The Quaker educator Parker Palmer recently described patriotism as a “lover’s quarrel with our country.” He reminds us to quarrel lovingly and passionately about truth, about “what is and isn’t true.” Many of the president’s enablers are saying truth itself doesn’t matter anymore. If you repeat a big lie enough times, people will begin to believe it. Or as one person said, “There’s no such thing … anymore of facts.”

Palmer wrote on January 18th:

We who hold the quaint belief that it’s often possible to tell whether what comes out of a mouth is true or false need to assert the facts every chance we get. Last week, for example, the man who says that only he can save our economy claimed that there are “96 million…wanting a job [who] can’t get [one].” False. There are “roughly 96 million people not in the labor force, but that includes retirees, students and others who don’t want jobs. Only 5.5 million of them want work.” The unemployment rate, which neared ten percent every month of 2010, was five percent or less every month of 2016.

He goes on to say:

Facts are so tedious, aren’t they?
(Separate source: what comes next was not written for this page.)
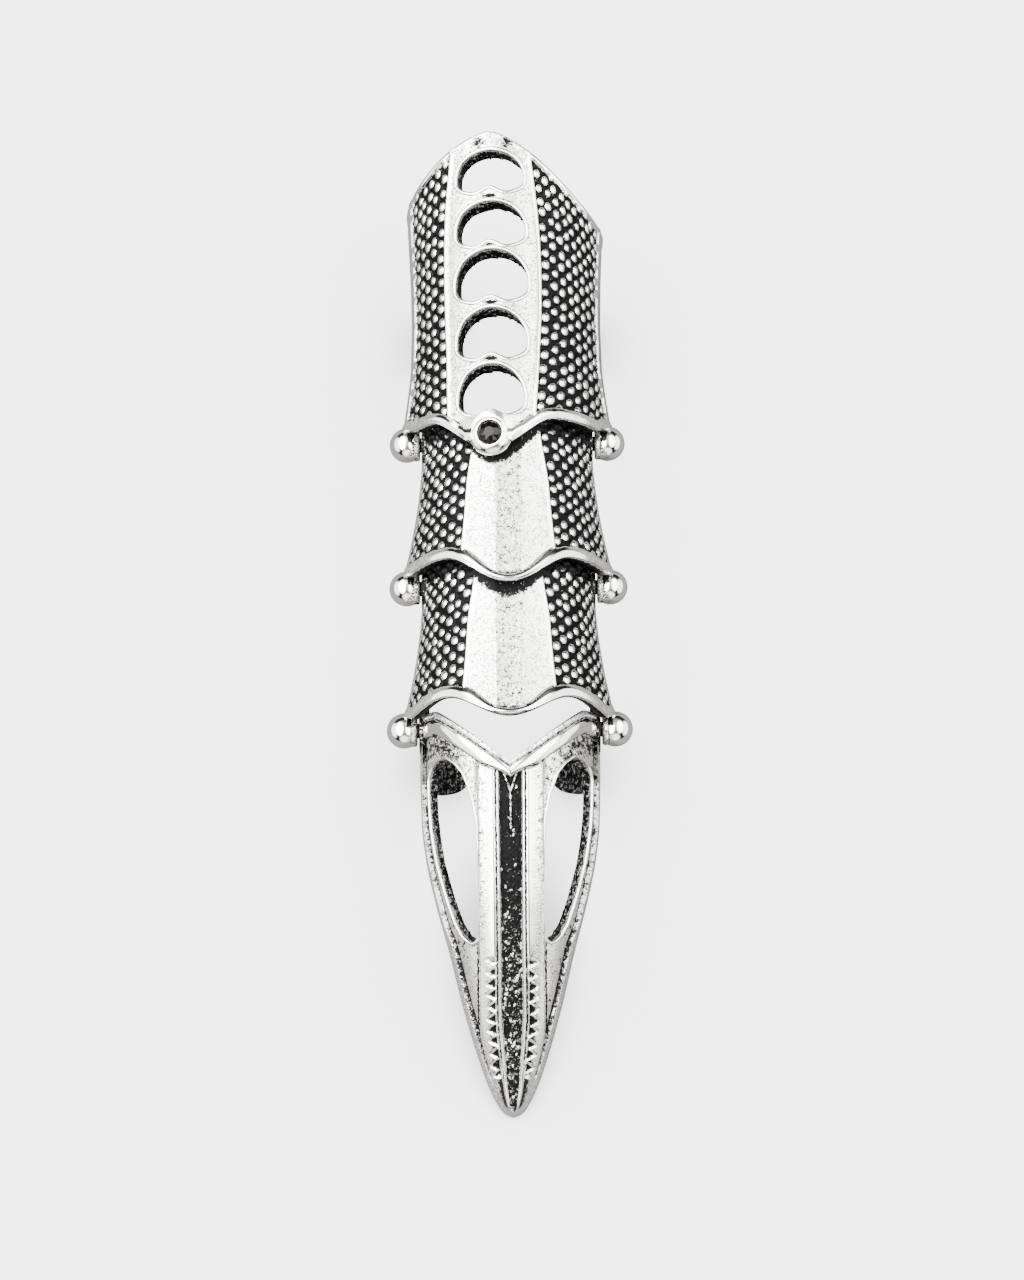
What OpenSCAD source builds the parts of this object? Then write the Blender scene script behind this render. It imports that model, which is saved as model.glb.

And they won’t change the minds of true believers. But we need to preserve them for the same reason Medieval monasteries preserved books: the torches have come to town. Let’s try to remember that science and the Enlightenment gave us ways to test the truth-claims of potentates and prelates, laying the foundations for our little experiment in democracy. Until someone blows up the lab, we must proclaim the facts, then tuck them into a fireproof vault until we need them again.

I am thinking about the scientists who began downloading climate change research data from government websites, to preserve the research against the possibility that a new administration would take it all down. Fighting for and preserving truths in a time of propaganda.

To be a community of prophecy we must see what is happening, say what is happening and act in accordance with what we know.

Note:  Rebecca Parker quote from, “Rising to the Challenge of Our Times,” in Walter P. Herz, Redeeming Time: Endowing Your Church with the Power of Covenant, p. 66-67.